#### Recorded information

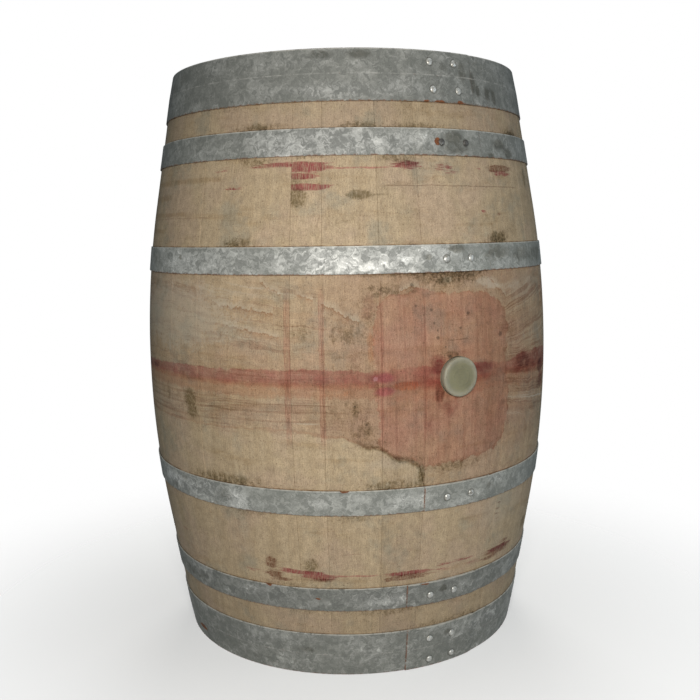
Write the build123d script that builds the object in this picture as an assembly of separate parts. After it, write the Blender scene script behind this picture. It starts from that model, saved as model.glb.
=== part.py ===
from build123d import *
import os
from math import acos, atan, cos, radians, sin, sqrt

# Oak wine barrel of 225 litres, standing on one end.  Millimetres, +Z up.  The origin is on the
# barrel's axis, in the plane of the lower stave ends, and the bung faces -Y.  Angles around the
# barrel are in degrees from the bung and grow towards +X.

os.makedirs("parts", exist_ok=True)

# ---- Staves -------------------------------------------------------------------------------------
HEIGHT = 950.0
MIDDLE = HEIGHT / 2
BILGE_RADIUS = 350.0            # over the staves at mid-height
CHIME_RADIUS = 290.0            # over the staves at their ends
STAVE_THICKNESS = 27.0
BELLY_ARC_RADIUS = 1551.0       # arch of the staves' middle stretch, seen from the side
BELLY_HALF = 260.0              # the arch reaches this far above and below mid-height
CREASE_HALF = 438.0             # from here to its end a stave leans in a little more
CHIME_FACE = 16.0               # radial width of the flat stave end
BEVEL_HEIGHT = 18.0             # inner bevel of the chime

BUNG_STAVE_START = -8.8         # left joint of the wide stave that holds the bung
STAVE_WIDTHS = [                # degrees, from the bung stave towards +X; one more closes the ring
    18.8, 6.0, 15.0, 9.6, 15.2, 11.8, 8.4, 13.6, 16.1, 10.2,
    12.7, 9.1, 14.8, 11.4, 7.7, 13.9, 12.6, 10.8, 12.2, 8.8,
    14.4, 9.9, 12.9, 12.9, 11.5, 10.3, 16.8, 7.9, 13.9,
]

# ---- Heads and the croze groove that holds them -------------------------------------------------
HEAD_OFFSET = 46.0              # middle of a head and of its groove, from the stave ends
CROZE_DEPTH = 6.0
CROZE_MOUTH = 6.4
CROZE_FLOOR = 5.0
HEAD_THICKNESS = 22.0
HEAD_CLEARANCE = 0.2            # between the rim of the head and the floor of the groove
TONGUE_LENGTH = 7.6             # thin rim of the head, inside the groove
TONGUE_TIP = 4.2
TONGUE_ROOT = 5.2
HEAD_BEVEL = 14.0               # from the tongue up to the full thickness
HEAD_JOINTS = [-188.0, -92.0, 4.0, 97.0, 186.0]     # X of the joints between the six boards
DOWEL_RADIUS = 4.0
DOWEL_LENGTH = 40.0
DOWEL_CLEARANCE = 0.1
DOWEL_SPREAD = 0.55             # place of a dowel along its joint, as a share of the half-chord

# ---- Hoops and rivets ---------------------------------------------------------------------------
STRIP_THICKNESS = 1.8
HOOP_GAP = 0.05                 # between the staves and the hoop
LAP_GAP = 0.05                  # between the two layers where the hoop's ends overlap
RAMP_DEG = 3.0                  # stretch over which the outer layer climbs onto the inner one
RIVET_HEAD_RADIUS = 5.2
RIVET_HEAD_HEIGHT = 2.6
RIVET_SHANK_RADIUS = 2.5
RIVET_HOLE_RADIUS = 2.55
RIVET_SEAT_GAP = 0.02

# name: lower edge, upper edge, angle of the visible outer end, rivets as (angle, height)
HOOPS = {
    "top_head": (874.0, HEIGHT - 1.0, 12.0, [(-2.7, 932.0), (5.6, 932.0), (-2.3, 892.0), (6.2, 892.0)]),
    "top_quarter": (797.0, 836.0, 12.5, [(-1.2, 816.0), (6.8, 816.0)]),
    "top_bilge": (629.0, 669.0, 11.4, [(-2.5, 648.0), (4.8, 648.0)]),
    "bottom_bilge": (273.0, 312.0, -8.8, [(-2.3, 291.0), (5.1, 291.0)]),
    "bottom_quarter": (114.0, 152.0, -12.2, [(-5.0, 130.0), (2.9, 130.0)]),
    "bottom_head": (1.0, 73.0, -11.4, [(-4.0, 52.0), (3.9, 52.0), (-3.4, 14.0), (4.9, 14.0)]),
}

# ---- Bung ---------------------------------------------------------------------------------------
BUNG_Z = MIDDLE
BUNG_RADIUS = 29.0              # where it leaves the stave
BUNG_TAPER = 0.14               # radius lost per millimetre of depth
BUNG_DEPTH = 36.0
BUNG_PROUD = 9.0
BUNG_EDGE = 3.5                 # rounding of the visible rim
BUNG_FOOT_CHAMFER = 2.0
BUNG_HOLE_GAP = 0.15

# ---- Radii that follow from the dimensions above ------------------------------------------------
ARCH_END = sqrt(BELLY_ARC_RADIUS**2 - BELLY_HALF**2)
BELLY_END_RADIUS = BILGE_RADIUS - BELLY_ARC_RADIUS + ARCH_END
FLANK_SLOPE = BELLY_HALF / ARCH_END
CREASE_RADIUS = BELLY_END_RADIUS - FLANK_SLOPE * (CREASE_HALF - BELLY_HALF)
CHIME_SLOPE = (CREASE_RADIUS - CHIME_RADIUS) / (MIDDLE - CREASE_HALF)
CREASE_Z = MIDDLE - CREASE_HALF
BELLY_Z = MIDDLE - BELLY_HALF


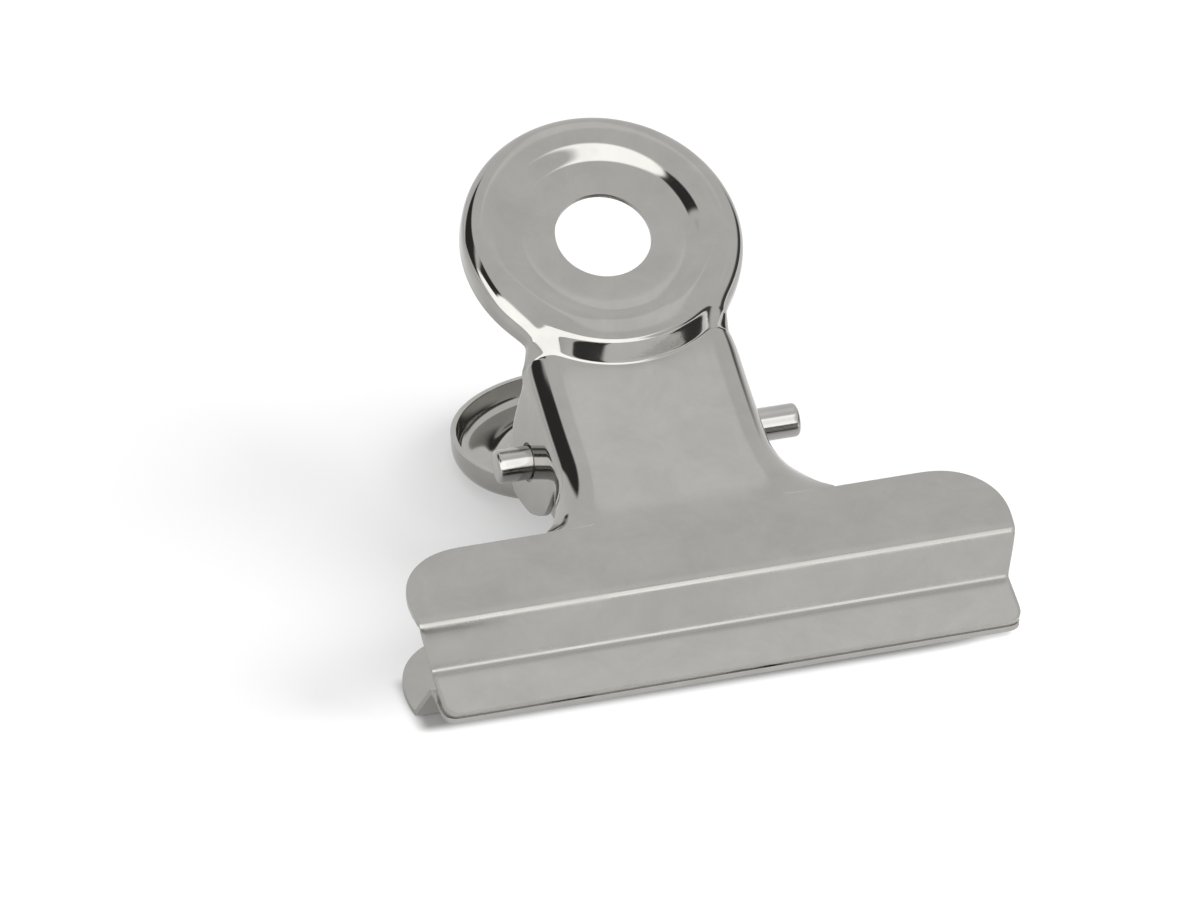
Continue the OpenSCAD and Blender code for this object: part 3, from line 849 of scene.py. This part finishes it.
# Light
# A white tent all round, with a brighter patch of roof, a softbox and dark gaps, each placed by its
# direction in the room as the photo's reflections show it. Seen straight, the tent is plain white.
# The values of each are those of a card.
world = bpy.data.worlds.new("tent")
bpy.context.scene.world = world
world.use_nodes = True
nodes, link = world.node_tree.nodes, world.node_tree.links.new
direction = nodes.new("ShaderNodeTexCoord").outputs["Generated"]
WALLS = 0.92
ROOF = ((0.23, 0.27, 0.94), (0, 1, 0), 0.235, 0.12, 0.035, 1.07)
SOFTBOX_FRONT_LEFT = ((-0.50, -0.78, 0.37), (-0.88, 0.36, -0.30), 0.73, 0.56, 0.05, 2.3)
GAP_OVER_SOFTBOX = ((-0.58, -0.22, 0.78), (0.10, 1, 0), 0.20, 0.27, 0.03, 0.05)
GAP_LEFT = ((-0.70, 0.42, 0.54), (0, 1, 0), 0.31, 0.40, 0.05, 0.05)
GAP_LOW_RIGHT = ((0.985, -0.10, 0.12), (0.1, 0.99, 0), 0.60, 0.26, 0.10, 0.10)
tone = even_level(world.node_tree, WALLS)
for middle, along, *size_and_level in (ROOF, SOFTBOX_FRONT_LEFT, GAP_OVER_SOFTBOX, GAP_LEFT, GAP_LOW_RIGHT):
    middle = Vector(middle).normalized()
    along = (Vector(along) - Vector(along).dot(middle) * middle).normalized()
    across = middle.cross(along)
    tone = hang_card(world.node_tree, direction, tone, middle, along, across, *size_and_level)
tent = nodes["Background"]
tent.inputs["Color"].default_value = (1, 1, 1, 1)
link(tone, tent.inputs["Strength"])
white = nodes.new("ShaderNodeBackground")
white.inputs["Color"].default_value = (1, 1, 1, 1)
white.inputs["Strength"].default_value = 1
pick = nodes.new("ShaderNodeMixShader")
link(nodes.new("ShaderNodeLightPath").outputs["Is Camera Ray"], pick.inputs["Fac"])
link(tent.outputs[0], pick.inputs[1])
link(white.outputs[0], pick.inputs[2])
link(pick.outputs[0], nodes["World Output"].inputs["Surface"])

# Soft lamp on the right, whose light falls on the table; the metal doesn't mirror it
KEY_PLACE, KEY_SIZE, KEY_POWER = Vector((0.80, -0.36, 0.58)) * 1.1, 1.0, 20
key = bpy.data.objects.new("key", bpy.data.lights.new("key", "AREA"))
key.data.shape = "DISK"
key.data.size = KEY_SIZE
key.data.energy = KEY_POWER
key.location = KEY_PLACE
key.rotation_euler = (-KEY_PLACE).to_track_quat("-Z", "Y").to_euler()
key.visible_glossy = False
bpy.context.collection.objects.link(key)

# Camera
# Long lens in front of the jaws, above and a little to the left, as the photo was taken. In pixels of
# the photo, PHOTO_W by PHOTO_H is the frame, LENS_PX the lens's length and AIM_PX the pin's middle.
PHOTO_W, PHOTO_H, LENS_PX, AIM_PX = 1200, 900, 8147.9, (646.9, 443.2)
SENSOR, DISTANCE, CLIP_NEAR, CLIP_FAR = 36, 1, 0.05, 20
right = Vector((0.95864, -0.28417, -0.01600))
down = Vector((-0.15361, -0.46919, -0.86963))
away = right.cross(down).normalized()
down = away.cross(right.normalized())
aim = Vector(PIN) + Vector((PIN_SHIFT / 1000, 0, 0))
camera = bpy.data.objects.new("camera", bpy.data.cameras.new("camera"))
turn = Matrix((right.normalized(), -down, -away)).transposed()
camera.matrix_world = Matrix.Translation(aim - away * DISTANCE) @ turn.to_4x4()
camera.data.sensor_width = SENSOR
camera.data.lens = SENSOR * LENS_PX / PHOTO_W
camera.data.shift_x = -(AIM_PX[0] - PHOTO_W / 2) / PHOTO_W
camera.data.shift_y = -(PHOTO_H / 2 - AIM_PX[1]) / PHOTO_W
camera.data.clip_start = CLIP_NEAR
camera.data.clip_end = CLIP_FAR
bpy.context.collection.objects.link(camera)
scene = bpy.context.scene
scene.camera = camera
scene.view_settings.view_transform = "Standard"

########

Exercise requirements: Print from the first line through the line that contains "from math import", please, including both, and leave out every line outside that stretch.

Solution to the problem:
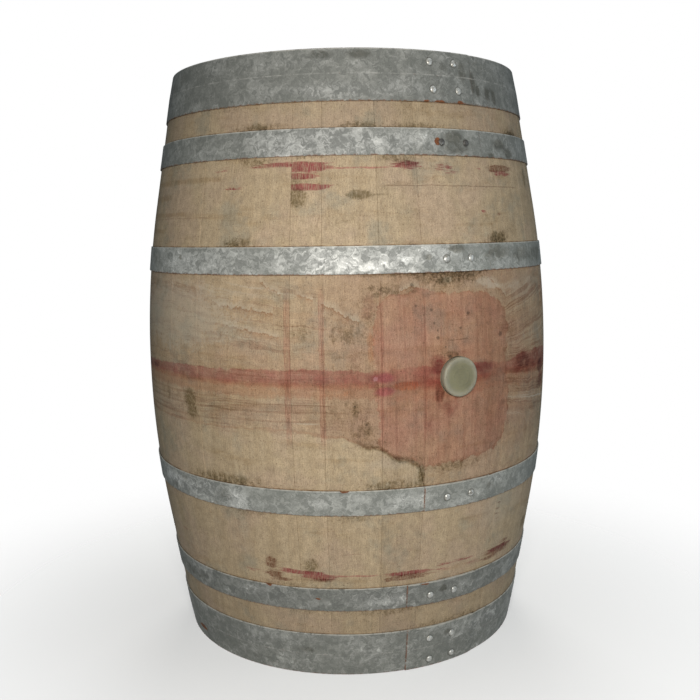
Write the build123d script that builds the object in this picture as an assembly of separate parts. After it, write the Blender scene script behind this picture. It starts from that model, saved as model.glb.
=== part.py ===
from build123d import *
import os
from math import acos, atan, cos, radians, sin, sqrt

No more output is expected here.